My sister, Brianna, is very different from the person I am. She’s more like my dad, who could have an entire conversation with a wall, and end up being friends with it. She always had a ton of friends, and I guess she was considered popular. She’d befriend anybody and everybody.
And that happened to include some of my friends…which I didn’t like.
You know, it’s hard growing up with someone who is the polar opposite of you. I was quiet, had good grades, and a good upstanding with teachers and staff in every school I went to. Brianna had popularity. Teachers compared her to me throughout the years, and I compared myself to her. I never had the athleticism, openness, and charisma that she does, and she didn’t have the brains, interest, and attention span that I do.
We were always hot and cold growing up.
And when she moved in on befriending my two best friends, I didn’t mind it at first. It was actually nice to not always be fighting with her.
But that didn’t last very long, because I started to get annoyed very quickly. My friends found her more exciting and open to new ideas, and she liked the idea of having older friends. She even had a crush on one of them, which made me even more mad.
I basically drove myself insane, and a part of me really hated her for being the person I wasn’t. I hated that nobody liked me the way they liked her, they way they clearly preferred her over me.
That was one of the first times I drove myself into a depression. I felt like my own friends weren’t really mine anymore, that I was just there as an excuse for Brianna to be there. I didn’t talk to them about anything anymore, because my issue was them. So I was just…there. And I hated every second of it.
I think what really threw me over the edge was how my sister went to them first before talking to me. It wasn’t even like she talked to us as a group, or even just talking to them before telling me. It was that she kept secrets with them, from me. And that they didn’t think there was anything wrong with it.
Hearing my sister and best friends whisper to each other or even text each other when I was right there was literally the most aggravating thing to me—I was an angst-y teenager in the first place, but then thinking that they were so slick because I apparently didn’t notice anything made me even more resentful towards them.
Didn’t anyone teach them that the quiet kids were the most observant?
Clearly not, because when my sister finally told me what she was hiding from me, I was furious. Furious that she told
my our friends first, and furious that she felt like she had to hide a part of herself from me. You know, you’re supposed to be supportive and loving when someone comes out to you, but that whole experience was so jaded for me, because of my annoyance with my relationship with my friends, and my sister’s relationship with them. I couldn’t be the loving, supportive sister that I should have been.

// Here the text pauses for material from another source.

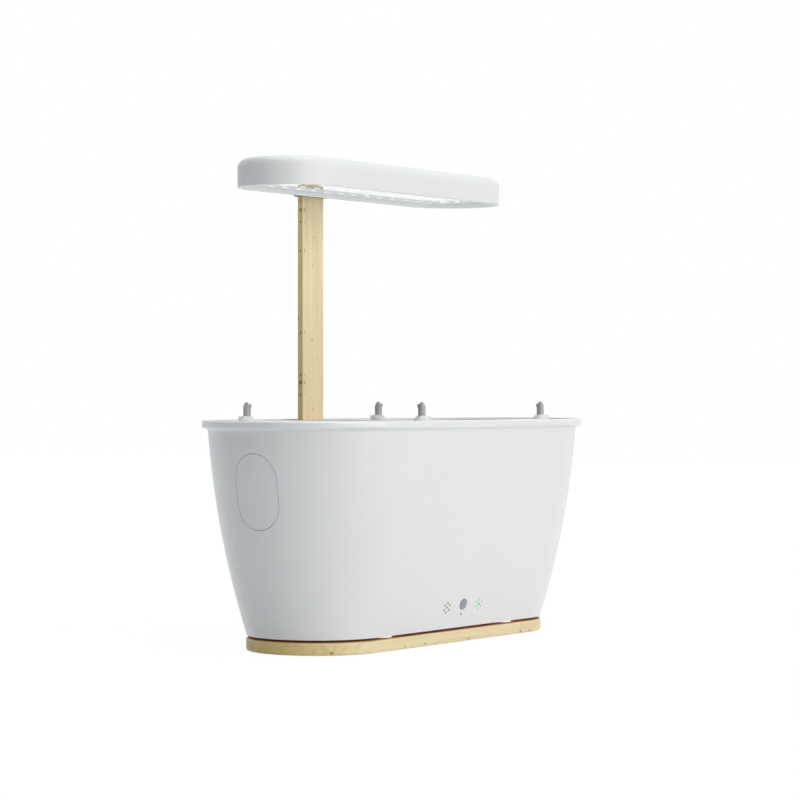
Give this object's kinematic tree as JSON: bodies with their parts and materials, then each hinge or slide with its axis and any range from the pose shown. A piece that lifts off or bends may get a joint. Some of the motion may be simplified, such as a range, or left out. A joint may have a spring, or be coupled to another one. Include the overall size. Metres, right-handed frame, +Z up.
{
  "type": "countertop hydroponic garden",
  "caption": "Countertop hydroponic garden: bowed oval tub on a wooden plinth, lift-off deck with slotted grow baskets, watering spouts and filling door, LED lamp sliding on a wooden post.",
  "frame": {"origin": "on the table, under the middle of the tub", "axes": "+X along the tub to its right-hand end, -Y towards the front with the button, +Z up"},
  "size_m": [0.45, 0.2, 0.424],
  "materials": {
    "plinth_wood": "fine horizontal grain, satin",
    "post_wood": "pale lath with small dark knots, satin",
    "tub_white": "moulded, fine satin",
    "deck_white": "moulded, satin",
    "reservoir_grey": "plain moulded",
    "rubber_black": "matt",
    "steel": "plated screws",
    "board_green": "solder mask",
    "black_plastic": "moulded",
    "green_lens": "clear light pipe",
    "button_violet": "polished",
    "pump_grey": "moulded",
    "pipe_grey": "smooth",
    "hose_clear": "soft translucent hose",
    "spout_grey": "satin",
    "basket_grey": "moulded",
    "float_orange": "closed-cell foam",
    "lamp_white": "moulded, satin",
    "led_plate_white": "white solder mask, glossy",
    "led_white": "moulded LED blocks",
    "collar_grey": "dark satin"
  },
  "bodies": {
    "base": {"plinth": "plinth_wood", "plinth_pads": "rubber_black", "standoffs": "tub_white", "plinth_screws": "steel", "tub_shell": "tub_white", "reservoir": "reservoir_grey", "post_socket": "deck_white", "socket_screws": "steel", "control_board": "board_green", "board_screws": "steel", "tact_switch": "black_plastic", "buzzer": "black_plastic", "green_light": "green_lens", "dc_inlet": "black_plastic", "lamp_outlet": "black_plastic", "pump_body": "pump_grey", "pump_feet": "rubber_black", "riser_pipe": "pipe_grey", "float_stem": "pipe_grey", "door_pin": "steel"},
    "deck": {"deck": "deck_white", "manifold": "pipe_grey", "feed_hoses": "hose_clear", "spout_bushes": "pipe_grey", "spout_feet": "deck_white"},
    "spout_1": {"spout_1": "spout_grey"},
    "spout_2": {"spout_2": "spout_grey"},
    "spout_3": {"spout_3": "spout_grey"},
    "spout_4": {"spout_4": "spout_grey"},
    "basket_left": {"basket_left": "basket_grey"},
    "basket_right": {"basket_right": "basket_grey"},
    "post": {"post": "post_wood"},
    "lamp": {"lamp_housing": "lamp_white", "led_plate": "led_plate_white", "leds": "led_white", "lamp_driver": "board_green", "lamp_screws": "steel", "lamp_collar": "collar_grey", "collar_screws": "steel", "collar_pad": "rubber_black", "lamp_inlet": "black_plastic"},
    "door": {"fill_door": "tub_white", "fill_chute": "reservoir_grey"},
    "button": {"button_cap": "button_violet", "button_stem": "black_plastic"},
    "float": {"float": "float_orange"}
  },
  "joints": [
    {"name": "deck_lift", "type": "slide", "parent": "base", "child": "deck", "axis": [0, 0, 1], "range_m": [0, 0.03]},
    {"name": "basket_left_lift", "type": "slide", "parent": "deck", "child": "basket_left", "axis": [0, 0, 1], "range_m": [0, 0.05]},
    {"name": "basket_right_lift", "type": "slide", "parent": "deck", "child": "basket_right", "axis": [0, 0, 1], "range_m": [0, 0.05]},
    {"name": "spout_1_swivel", "type": "hinge", "parent": "deck", "child": "spout_1", "pos_m": [-0.15445, 0.05445, 0.194], "axis": [0, 0, 1], "range_deg": [-60, 60]},
    {"name": "spout_2_swivel", "type": "hinge", "parent": "deck", "child": "spout_2", "pos_m": [0.04555, 0.05445, 0.194], "axis": [0, 0, 1], "range_deg": [-60, 60]},
    {"name": "spout_3_swivel", "type": "hinge", "parent": "deck", "child": "spout_3", "pos_m": [-0.04555, -0.05445, 0.194], "axis": [0, 0, 1], "range_deg": [-60, 60]},
    {"name": "spout_4_swivel", "type": "hinge", "parent": "deck", "child": "spout_4", "pos_m": [0.15445, -0.05445, 0.194], "axis": [0, 0, 1], "range_deg": [-60, 60]},
    {"name": "post_lift", "type": "slide", "parent": "base", "child": "post", "axis": [0, 0, 1], "range_m": [0, 0.05]},
    {"name": "lamp_height", "type": "slide", "parent": "post", "child": "lamp", "axis": [0, 0, 1], "range_m": [-0.11, 0]},
    {"name": "door_tilt", "type": "hinge", "parent": "base", "child": "door", "pos_m": [-0.20574, 0, 0.1275], "axis": [0, -1, 0], "range_deg": [0, 35]},
    {"name": "button_press", "type": "slide", "parent": "base", "child": "button", "axis": [0, 0.9631, 0.2691], "range_m": [0, 0.001], "stiffness_N_per_m": 400, "springref_m": -0.002},
    {"name": "float_rise", "type": "slide", "parent": "base", "child": "float", "axis": [0, 0, 1], "range_m": [0, 0.03]}
  ]
}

So a lot of things were ruined, including my relationship with Brianna. And it really didn’t help that I outed her to not one, both both of our parents. I never did that on purpose, just to be cruel, but I could definitely see why she doesn’t like to tell me literally anything ever. Hell, I wouldn’t tell myself anything ever, after doing something so disrespectful like that. But I digress.
So having that experience with my best friends in high school and my sister definitely heightened this selfishness in me. It’s a reason why I started buying my own things as a teenager, and why I keep my friends and family separated.
I don’t like sharing people with other people, and I prefer one-on-one interactions over group outings. I can’t say that I’m an extremely selfish person when it comes to objects, but I can’t lie and say that I’m not selfish when it comes to people. Because I most definitely am. Somehow, and at some point, I thought that growing an emotional attachment to a certain person also meant that I had some sort of claim on them.
It’s something that I have to add onto my list of Things I Have To Work On.
Prompt: In what way are you selfish?